Despite their pedigree, the three have endured the same financial hardship, constant surveillance and intimidation faced by all opposition candidates, in order to fight an election they know they cannot win. Their aim, says Ms Kyaw Nyein, after nearly half a century of military rule, is simply to have their voices heard.

"Even though this election is very unfair, we want to be there in the parliament with the army people. We will be fewer than them, but we will raise our voices if we have to," said Ms Kyaw Nyein, who, like her father and mother, served several years in Rangoon's Insein Prison for her dissident activities.

Followed by plain-clothed special branch officers, she has been on the campaign trail since early September in the rural constituency in central Burma that she hopes to represent. "By motorbike, bicycle or on foot I am getting to the most remote places to explain the meaning of the election and to persuade the people to vote for us," she said.

The splintered opposition movement is running against the might of the Burmese junta's proxy party, the Union Solidarity and Development Party (USDP), which is amply funded and stacked with ex-military candidates, including its Prime Minister, Thein Sein.

The party has offered new members and potential voters sweeteners such as cheap mobile phone access and gifts including spectacles, sarongs, food and cash. "I say to people: 'Take the presents, but don't vote for those lousy people,'" laughs Ms Kyaw Nyein, an energetic mother of five grown-up children and three adopted teenagers.

Election rules drawn up by the regime gave parliamentary candidates just two weeks to raise the £325 needed to register to stand, not a large sum in the West but equivalent to an average annual wage in Burma. As a result, cash-strapped opposition parties have only managed to put up candidates in less than 20 per cent of all constituencies, leaving the USDP an open field across much of the country. In some of the border areas where ethnic insurgents have been fighting the government, and where ethnic opposition parties were expected to do well, the regime has called off the election altogether.

The many injustices have proved too much for Burma's most famous opposition party, the National League for Democracy, led by detained democracy icon Aung San Suu Kyi. From her home in Rangoon, where she is held under house arrest, Ms Suu Kyi urged her National League for Democracy (NLD) party to boycott the 7 November vote, charging that the process is unfair and undemocratic. As a consequence, the party that won a resounding victory in the last elections in 1990 – a result which was ignored by the generals – was disbanded by the authorities.
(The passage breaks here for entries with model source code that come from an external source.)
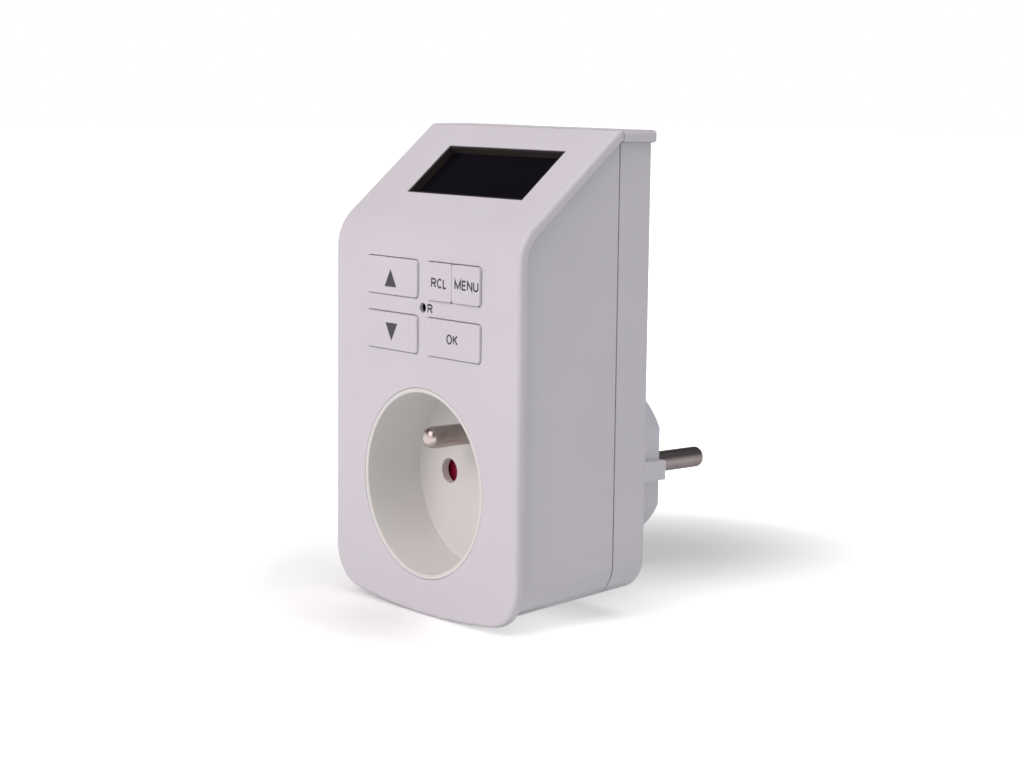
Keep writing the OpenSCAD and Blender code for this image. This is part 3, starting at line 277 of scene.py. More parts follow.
def board_group():
    """A circuit board: solder resist over faint tracks, with tinned pads."""
    tree, enter, leave = group_tree(
        "board_print",
        [("Point", "NodeSocketVector", None), ("Resist", "NodeSocketColor", (0.02, 0.12, 0.04, 1)),
         ("Track", "NodeSocketColor", (0.04, 0.22, 0.08, 1)), ("Pad", "NodeSocketColor", (0.6, 0.6, 0.58, 1))],
        [("Colour", "NodeSocketColor"), ("Pad mask", "NodeSocketFloat"), ("Height", "NodeSocketFloat")])
    turn = add_node(tree, "ShaderNodeMapping", (-820, 120))
    feed(tree, turn, {"Vector": enter["Point"], "Rotation": (math.radians(90), 0, 0)})
    tracks = add_node(tree, "ShaderNodeTexBrick", (-640, 120), offset=0.5, squash=1.0)
    feed(tree, tracks, {"Vector": turn.outputs["Vector"], "Scale": 260, "Mortar Size": 0.09,
                        "Mortar Smooth": 0.1})
    dots = add_node(tree, "ShaderNodeTexVoronoi", (-640, -180))
    feed(tree, dots, {"Vector": enter["Point"], "Scale": 390, "Randomness": 0.35})
    pad = calculate(tree, "LESS_THAN", dots.outputs["Distance"], 0.24, (-420, -180))
    resist = mixed(tree, tracks.outputs["Fac"], enter["Resist"], enter["Track"], (-200, 160))
    colour = mixed(tree, pad, resist, enter["Pad"], (60, 100))
    feed(tree, leave, {"Colour": colour, "Pad mask": pad, "Height": tracks.outputs["Fac"]})
    return tree


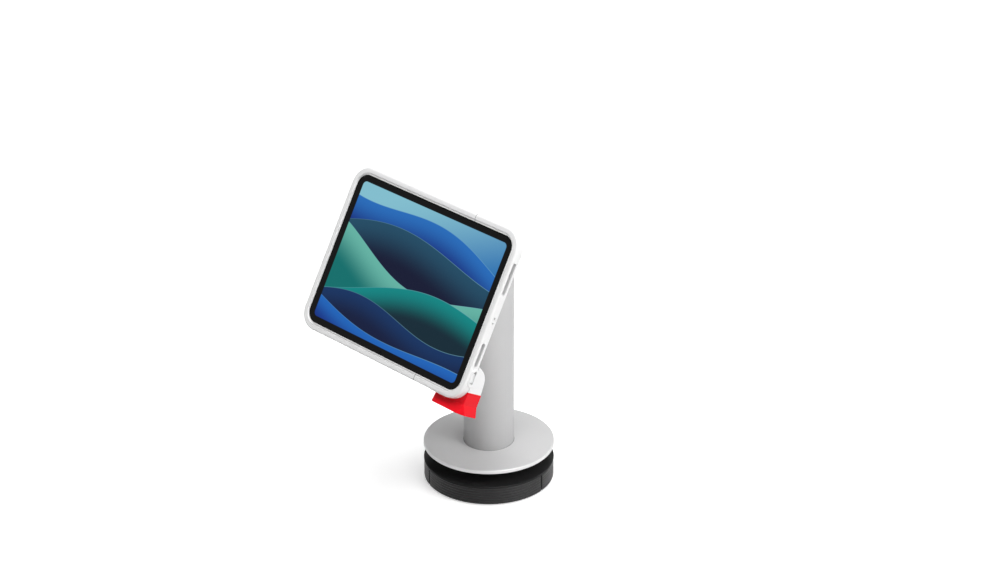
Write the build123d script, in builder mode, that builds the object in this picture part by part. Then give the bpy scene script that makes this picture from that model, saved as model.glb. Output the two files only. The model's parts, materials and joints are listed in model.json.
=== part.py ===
from build123d import *
import math
import os

# A tablet stand for a counter: a round weighted base, a pillar that swivels on it, a short
# neck with a tilting and turning head, and a tablet in a white case that clips to the head.
# Millimetres, +Z up. The origin is the centre of the foot ring on the counter, and the
# screen faces -Y.

os.makedirs("parts", exist_ok=True)

# Fits and clearances
running_clearance = 0.05
swing_clearance = 0.4
slip_clearance = 0.1
free_gap = 0.3

# Levels of the base, from the counter up
foot_lift = 1.8
foot_thickness = 2.6
plate_thickness = 2.6
skirt_height = 20.2
cover_thickness = 2.0
cover_gap = 17.0
disc_thickness = 4.5
pillar_length = 250.0

# Base
foot_inner_radius = 54.0
foot_outer_radius = 64.0
weight_radius = 69.0
weight_height = 13.6
skirt_thickness = 5.5
skirt_seam_angle = -20.0
skirt_seam_width = 2.3
skirt_count = 3
groove_count = 6
groove_pitch = 3.3
groove_depth = 0.5
groove_width = 1.3
first_groove_drop = 1.1
tongue_depth = 2.0
tongue_height = 4.0
tongue_level = 9.0
cover_radius = 74.9
cover_edge_bevel = 0.5
cover_rim_inner = 66.0
cover_rim_outer = 68.0
boss_radius = 4.5
base_screw_count = 3
base_screw_circle = 47.0
base_screw_radius = 2.0
base_screw_head_radius = 4.0
base_screw_tip_cover = 0.8
counter_hole_circle = 40.0
counter_hole_radius = 2.1
counter_hole_depth = 10.0
counter_hole_angle = 60.0
grommet_radius = 11.0
grommet_flange = 2.0
grommet_bore_radius = 4.0
grommet_lip = 0.7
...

But confusing the picture for voters, renegade NLD members have formed a breakaway party to contest the election, and have been joined by younger political hopefuls who, having witnessed the failure of Burma's "Saffron Revolution" in 2007, feel frustrated by the failure of the opposition movement to break years of autocratic rule.

"We respect Aung San Suu Kyi's decision, but we think it is the wrong one," said 38-year-old Myat Nyarna Soe, secretary of the Rangoon division of the newly formed National Democratic Force (NDF). "How can we negotiate if we are quiet? I want to go to parliament and persuade the government that they need to change for the sake of the country."

A doctor and former civil servant in the department of health, Dr Nyarna Soe only became involved in politics this year. "Things weren't getting better, so I decided to quit as a government servant. I could not remain behind the curtain any longer."

The NDF's campaigning ambitions are limited: they plan to print pamphlets and posters, paid for by party members who have sold their cars and their houses to support the cause. The party will be by far the biggest among the opposition groups, fielding 163 candidates. The USDP, however, is likely to fight nearly all of the 498 civilian seats in the two-chamber national parliament. A further 166 seats will be reserved for unelected military officers.

Dr Nyarna Soe accepts that there will be no need for the junta to tamper with the election results this time. "There is a difference in manpower, money, everything. It's a competition between them and us, and they've already won," he said. "But I believe this is our only gateway. If there is another way, please tell me."